Media workloads decline because the delivery business is losing both revenue momentum and customer relevance. Delivery revenue fell 7% year over year in Q1 2026 to $389M, while full-year 2025 delivery revenue declined 5%. That pattern shows persistent erosion rather than a temporary slowdown. Management has pointed to CDN commoditization, as large media customers move to DIY in-house delivery stacks. This matters because a Dog in the BCG Matrix is usually a business with low growth and weak relative advantage, and the legacy media delivery unit now faces exactly that pressure.
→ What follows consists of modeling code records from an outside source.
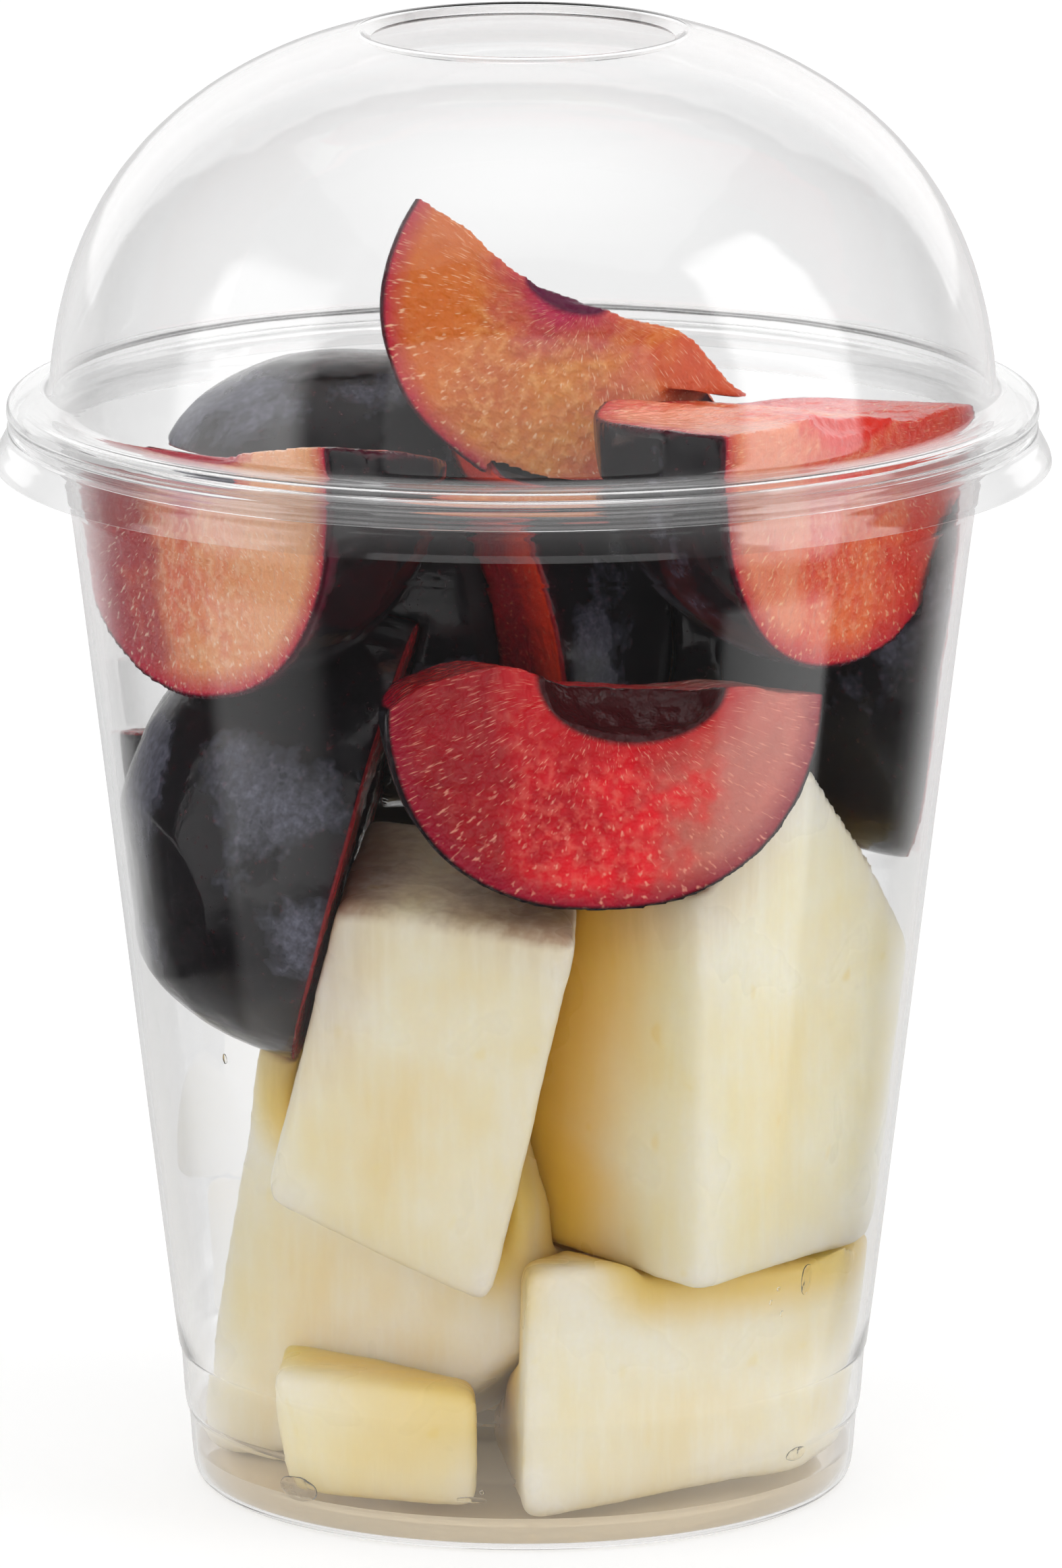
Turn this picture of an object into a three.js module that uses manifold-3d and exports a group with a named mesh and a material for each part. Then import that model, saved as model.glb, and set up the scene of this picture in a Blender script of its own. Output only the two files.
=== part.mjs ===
// A takeaway fruit cup: a clear drinking cup with a domed lid, filled with melon chunks and plum wedges.
// Millimetres, +Z up. The origin is the middle of the cup's foot, on the surface that it stands on.
// -Y is the front. The cup and the lid are each one formed sheet; every piece of fruit is a solid of its own.
import * as THREE from "three";
import { mergeVertices } from "three/addons/utils/BufferGeometryUtils.js";
import { ConvexGeometry } from "three/addons/geometries/ConvexGeometry.js";
import Module from "manifold-3d";

const wasm = await Module();
wasm.setup();

// ---- Driving dimensions -------------------------------------------------------------------------

const SHEET = 0.5; // thickness of the formed plastic
const ROUND_SIDES = 44; // facets round the cup and the lid

const FOOT_RADIUS = 30.4; // outer edge of the foot ring
const WALL_FOOT = { r: 31.6, z: 2 }; // where the wall leaves the foot
const WALL_TOP = { r: 43.9, z: 102.4 }; // where the wall meets the rim
const RIM_RADIUS = 47.7; // outer edge of the curled rim
const RIM_HEIGHT = 104; // top of the curled rim

const DOME_RADIUS = 44.9; // at the flange
const DOME_BASE = 105; // height of the flange's top
const DOME_RISE = 37.05; // from the flange to where the dome would close
const DOME_FLARE = 0.0766; // how much the dome leans in for each millimetre that it rises
const HOLE_RADIUS = 14.3;
const SKIRT_RADIUS = 50; // the lid's lower edge
const SKIRT_EDGE = 98.7;

const PLUM_FULLNESS = 2.25; // 2 would make a plum's sides an ellipse, and more makes them squarer
const PLUM_SIDES = 20; // facets round a plum
const PLUM_RINGS = 12; // facets from its stalk to its tip
const STONE = [9, 5.2]; // half the length and the radius of the hollow that a stone leaves

const FRUIT_GAP = 0.35; // kept between two pieces, and between a piece and the plastic
const CHUNK_ROUNDING = 1.3; // radius of a melon chunk's edges

const CLEAR = { color: 0xf2f4f5, roughness: 0.05, metalness: 0, transparent: true, opacity: 0.35 };
const AMBER_FLESH = { color: 0xd08a55, roughness: 0.35, metalness: 0 };
const ORANGE_FLESH = { color: 0xd8806a, roughness: 0.35, metalness: 0 };
const CRIMSON_FLESH = { color: 0xb23a44, roughness: 0.35, metalness: 0 };
const DARK_SKIN = { color: 0x2b2730, roughness: 0.3, metalness: 0 };
const WHITE_MELON = { color: 0xe6dec2, roughness: 0.4, metalness: 0 };
const YELLOW_MELON = { color: 0xe8d8a4, roughness: 0.4, metalness: 0 };

// ---- Solids -------------------------------------------------------------------------------------

const radians = THREE.MathUtils.degToRad;

/** A closed geometry as a manifold solid. */
function solidOf(geometry) {
  geometry.deleteAttribute("normal");
  geometry.deleteAttribute("uv");
  const merged = mergeVertices(geometry, 1e-4);
  return new wasm.Manifold(
    new wasm.Mesh({
      numProp: 3,
      vertProperties: merged.attributes.position.array,
      triVerts: new Uint32Array(merged.index.array),
    }),
  );
}

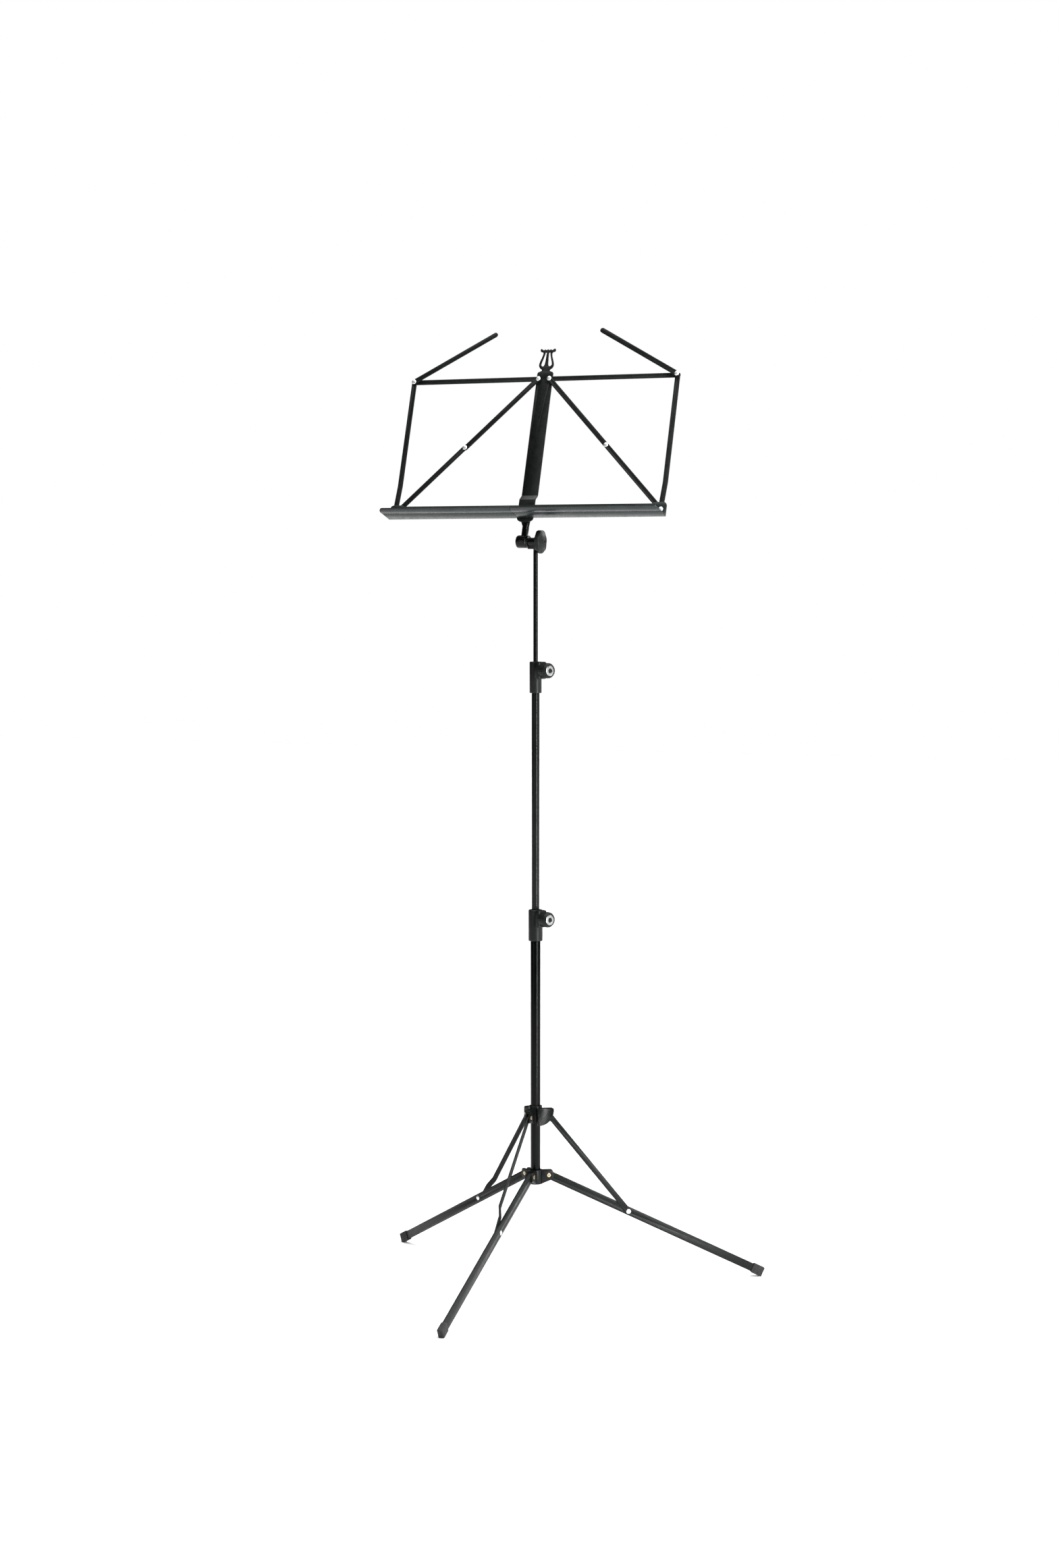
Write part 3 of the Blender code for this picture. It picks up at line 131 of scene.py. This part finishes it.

Metric Value What it means for the BCG view
Q1 2026 delivery revenue $389M Revenue fell 7% year over year, showing contraction
Full-year 2025 delivery revenue -5% Confirms a multi-period decline, not a one-quarter issue
Q1 2026 total revenue growth 6% Company growth came from other segments, not delivery
Q2 2026 revenue guidance $1.08B to $1.10B Guidance depends more on mix and security than delivery expansion

APAC pricing pressure worsens the case for a Dog classification. Akamai operates in 130+ countries, but regional buyers in APAC are more price-sensitive and more willing to switch vendors. Geopolitical risk adds uncertainty, while local competitors continue to push aggressive pricing. That weakens the value of Akamai's global scale in delivery services because scale only matters when customers are willing to pay for it. The company's 21.06% security market share and the 69% security-plus-compute mix now driving strategy do not protect this legacy workload. Delivery sits in a mature market where customers are focused on cost, not premium features.

  • Global reach does not stop price erosion when customers treat delivery as a commodity.
  • APAC buyers often compare providers on cost first, which compresses margins.
  • The legacy delivery unit does not benefit from Akamai's stronger security-led positioning.
  • Weak pricing power usually leads to lower returns on capital over time.

Legacy streaming commoditizes even with Akamai's network scale. The company still has 4.1K+ points of presence and 85% one-hop reach, but those network advantages no longer protect the old media use case the way they once did. Traditional streaming delivery is being displaced by self-managed stacks, which reduces the need for a third-party CDN provider. The fact that Q1 revenue grew 6% overall while delivery revenue fell 7% shows where the growth is coming from: security and higher-value services. Management's plan to spend $433M to $453M in Q2 2026 capex on AI infrastructure also signals that capital is moving away from legacy delivery and toward newer growth areas. In BCG terms, this is a mature business with declining relevance, which is classic Dog territory.

Cash returns do not fix decline because cash generation is not the same as growth. FY2025 operating cash flow of $1.52B and $800M of buybacks show that the business still produces strong cash. But that cash is being harvested from a mature, shrinking line rather than a growing one. Management's Q2 2026 revenue guidance of $1.08B to $1.10B depends more on security mix and higher-value workloads than on delivery recovery. In practical terms, the legacy media business may still support earnings and repurchases, but it is not shaping the company's future strategy. That is why it belongs in the Dog quadrant: low growth, weakening demand, and limited strategic upside.

Dog Signal Evidence in Akamai Technologies, Inc. Strategic Impact
Low growth Delivery revenue down 7% in Q1 2026; down 5% in full-year 2025 Suggests shrinking relevance in the portfolio
Weak pricing power APAC price pressure and commoditization from rivals Margins face continued pressure
Low strategic priority Capex directed toward AI infrastructure and security-led growth Legacy delivery receives less investment focus
Cash but limited growth $1.52B operating cash flow and $800M buybacks in FY2025 Useful for cash harvest, not for expansion

For academic work, you can use this Dog classification to show how a mature infrastructure business can remain profitable while still losing strategic value. The key point is that cash generation alone does not move a segment out of the Dog box if growth, pricing power, and customer demand are all weakening.